The State of Cheminformatics
Dave Weininger, DSS01
Chemical information problems are getting easier.
- Doubling time of chemical information is ~20 years
- Doubling time of computational capability is ~2 years
- computer/chemistry sizes
Chemistry is not the first science to go down this road.
- Art becomes commodity
- Priesthood becomes proletariat
- Things work better, standards go up, other problems arise.
Chemistry is becoming largely an information science.
Chemistry is probably already as much an information science as
it is an experimental science. HTS Example.
The role of computers/informatics in chemistry is changing. Examples:
- Data archival has been ... and always will be ... important.
- past: keep track our chemical stockroom
- future: keep track of all chemicals available to us
- Experimental design
- past: cheminfo systems help find parameters for design
- future: experiments are designed computationally
- Synthesis
- past: database systems help find reactions, references, reagents
- future: program high-throughput-synthesis of generalized reactions
- Process/instrument control
- past: computers keep press/temp/flows/etc. on schedule
- future: the robot is a (pipette-wielding) computer
- Chemical information system users
- past: primarily human specialists
- future: boundries between human/non-human data producers/consumers become blurred
It's not just the informatics part of chemistry that is changing.
It's easy to see that chemical informatics is evolving rapidly.
The rest of chemistry is evolving also, though perhaps less obviously.
Examples:
Chemistry disciplines
- past: synthetic, analytical, physical/theoretical, CI specialist?

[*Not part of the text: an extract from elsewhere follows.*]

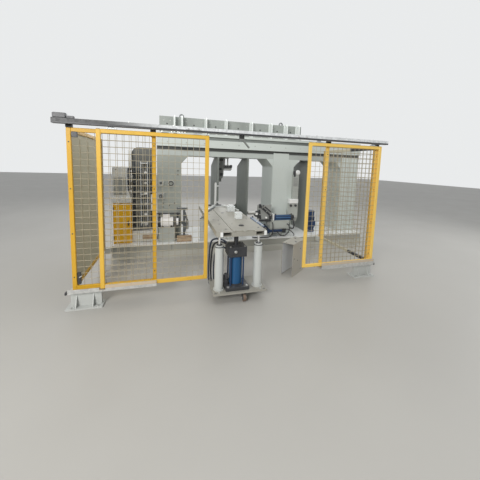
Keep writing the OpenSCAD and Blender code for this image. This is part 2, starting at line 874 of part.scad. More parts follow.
// The base plate stands on two rear feet and on the caster in front
module base_plate() {
  x0 = table_x - base_w / 2;
  foot_w = 70;
  for (x = [x0 + 60, x0 + base_w - 60 - foot_w])
    color([0.76, 0.75, 0.71])
      block(x, x + foot_w, base_front + base_d - 170, base_front + base_d - 60, 0, base_z - base_t);
  color([0.76, 0.75, 0.71]) difference() {
    block(x0, x0 + base_w, base_front, base_front + base_d, base_z - base_t, base_z);
    for (x = [x0 + 30, x0 + base_w - 30], y = [base_front + 30, base_front + base_d - 30])
      translate([x, y, base_z - base_t - sliver]) cylinder(d = 16, h = base_t + 2 * sliver);
  }
}

module lift_barrel() {
  clear = 4;
  color([0.10, 0.32, 0.56]) difference() {
    union() {
      block(cyl_x - cyl_foot_w / 2, cyl_x + cyl_foot_w / 2, cyl_y - cyl_foot_w / 2, cyl_y + cyl_foot_w / 2,
            base_z, cyl_z);
      translate([cyl_x, cyl_y, cyl_z]) cylinder(d = barrel_d, h = barrel_h);
      block(cyl_x - head_w / 2, cyl_x + head_w / 2, cyl_y - head_w / 2, cyl_y + head_w / 2,
            head_z, head_z + head_h);
    }
    translate([cyl_x, cyl_y, cyl_z]) cylinder(d = piston_rod_d + 2 * clear, h = barrel_h);
    translate([cyl_x, cyl_y, head_z - sliver])
      cylinder(d = piston_rod_d + 2 * run_gap, h = head_h + 2 * sliver);
  }
}

module lift_rod() {
  eye_w = 90;
  color([0.20, 0.20, 0.21]) {
    translate([cyl_x, cyl_y, cyl_z + lift_down + 20])
      cylinder(d = piston_rod_d, h = rod_top - 60 - cyl_z - lift_down - 20);
    block(cyl_x - eye_w / 2, cyl_x + eye_w / 2, cyl_y - eye_w / 2, cyl_y + eye_w / 2, rod_top - 60, rod_top);
  }
}

caster_x = table_x + 50;
caster_y = base_front + 45;
wheel_y = caster_y - trail;

module caster_fork() {
  plate_t = 8;
  cheek_t = 5;
  top = base_z - base_t;
  gap = wheel_w / 2 + 5;
  color([0.13, 0.13, 0.14]) difference() {
    union() {
      translate([caster_x, caster_y, top - plate_t - seat_gap]) cylinder(d = 70, h = plate_t);
      for (side = [-1, 1])
        yz_plate([[caster_y + 30, top - plate_t - seat_gap], [caster_y - 30, top - plate_t - seat_gap],
                  [wheel_y - 10, wheel_d / 2 - 12], [wheel_y + 10, wheel_d / 2 - 12]],
                 caster_x + side * (gap + cheek_t / 2) - cheek_t / 2, caster_x + side * (gap + cheek_t / 2) + cheek_t / 2);
    }
    translate([caster_x - 40, wheel_y, wheel_d / 2]) rotate([0, 90, 0]) cylinder(d = 12 + 2 * run_gap, h = 80);
  }
}

module caster_wheel() {
  axle_l = wheel_w + 20;
  color([0.28, 0.23, 0.20]) translate([caster_x, wheel_y, wheel_d / 2]) rotate([0, 90, 0]) {
    cylinder(d = wheel_d, h = wheel_w, center = true);
    cylinder(d = 12, h = axle_l, center = true);
  }
}

module floor_cover() {
  t = cover_t;
  color([0.66, 0.66, 0.64]) translate([cover_x, cover_back - door_y, 0]) rotate([0, 0, cover_turn])
    difference() {
      cube([cover_w, cover_d, cover_h]);
      translate([-sliver, t, -sliver]) cube([cover_w - t + sliver, cover_d - 2 * t, cover_h - t + sliver]);
    }
}

bed();
bed_top_plate();
column(left_column_x, left_column_w, false, true);  // left_column
column(middle_column_x, middle_column_w, true, true);  // middle_column
column(right_column_x, right_column_w, true, false);  // right_column
top_beam();
girder_box();
girder_ribs();
lifting_eyes();
web_plates();
column_bosses();
control_cabinet();
drive_column();
drive_hood();
valve_stack();
drive_motor();
motor_plinth();
clamp_link();
guide_head();
cross_cylinder();
pull_cylinder();
hydraulic_blocks();
gripper();
side_motor();
fixed_panel(-guard_end);  // left_fixed_panel
fixed_panel(post_x);  // right_fixed_panel
left_side(-guard_end + tube_d / 2);  // left_side_panel
right_side(guard_end - tube_d / 2);  // right_side_panel
door(left_door_x, left_drop);  // left_door
door(right_door_x, 0);  // right_door
hangers(left_door_x);  // left_hangers
hangers(right_door_x);  // right_hangers
door_track();
track_brackets();
sills();
guard_feet();
table_top();
guide_rods();
guide_sleeves();
base_plate();
lift_barrel();
lift_rod();
caster_fork();
caster_wheel();
floor_cover();
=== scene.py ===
"""Looks of a rolling mill stand: finishes, fastenings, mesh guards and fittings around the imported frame."""

import math
import random
from itertools import product

import bmesh
import bpy
from mathutils import Matrix, Vector


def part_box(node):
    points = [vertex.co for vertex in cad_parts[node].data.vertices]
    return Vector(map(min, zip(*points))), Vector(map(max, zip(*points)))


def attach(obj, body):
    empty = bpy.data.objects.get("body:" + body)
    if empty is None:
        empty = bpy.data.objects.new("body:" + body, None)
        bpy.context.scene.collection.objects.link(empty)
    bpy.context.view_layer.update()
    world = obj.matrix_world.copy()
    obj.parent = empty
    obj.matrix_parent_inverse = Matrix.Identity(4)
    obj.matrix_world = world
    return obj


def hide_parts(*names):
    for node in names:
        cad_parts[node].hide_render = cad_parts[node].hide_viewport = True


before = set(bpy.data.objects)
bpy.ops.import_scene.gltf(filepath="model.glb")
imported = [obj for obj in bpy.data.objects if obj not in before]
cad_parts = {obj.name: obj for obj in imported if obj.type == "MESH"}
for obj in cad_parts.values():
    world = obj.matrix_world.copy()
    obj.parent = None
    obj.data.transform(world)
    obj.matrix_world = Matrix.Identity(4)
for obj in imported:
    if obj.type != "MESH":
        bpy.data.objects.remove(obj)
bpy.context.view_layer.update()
rng = random.Random(7)

# Directions of the frame: X to the right, Y to the back, Z up
X, Y, Z = Vector((1, 0, 0)), Vector((0, 1, 0)), Vector((0, 0, 1))


# Shader maths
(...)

- future: greater need for "broadspectrum chemists", less for subspecialists (!)
Chemists themselves
- past: synthetic chemists trained as "Lone Ranger" cowboys
- future: chemists are part of a team including DP/IT support
Chemistry fads
- past: much interest in wierd and one-of-a-kind chemistry
- future: greater emphasis on generalizable chemistry
Chemical laboratory bench
- past: organized to produce grams of something in weeks/months
- future: organized to produce milligrams of many things in days/week
Chemical supply
- past: big stocks -> catalogs -> order -> little stocks -> use
- future: chemistries -> design -> JIT synthesis/delivery -> use
How do we prepare for the future?
There's no crystal ball, but here are some clues and predictions:
- It will be ever more important that chemical information systems
actually represent chemistry rather than just archive chemical data.
- Reaction representation and processing will become as important as
molecular information. Ideally, they would become nearly the same thing.
- The disciplines of biochemistry and molecular biology will become
blurred. Perhaps this has already happened.
- Exchange of chemical information will become much faster, simpler
and less specialized. So many entities have so much to gain from such an
environment that this "has" to happen, one way or another.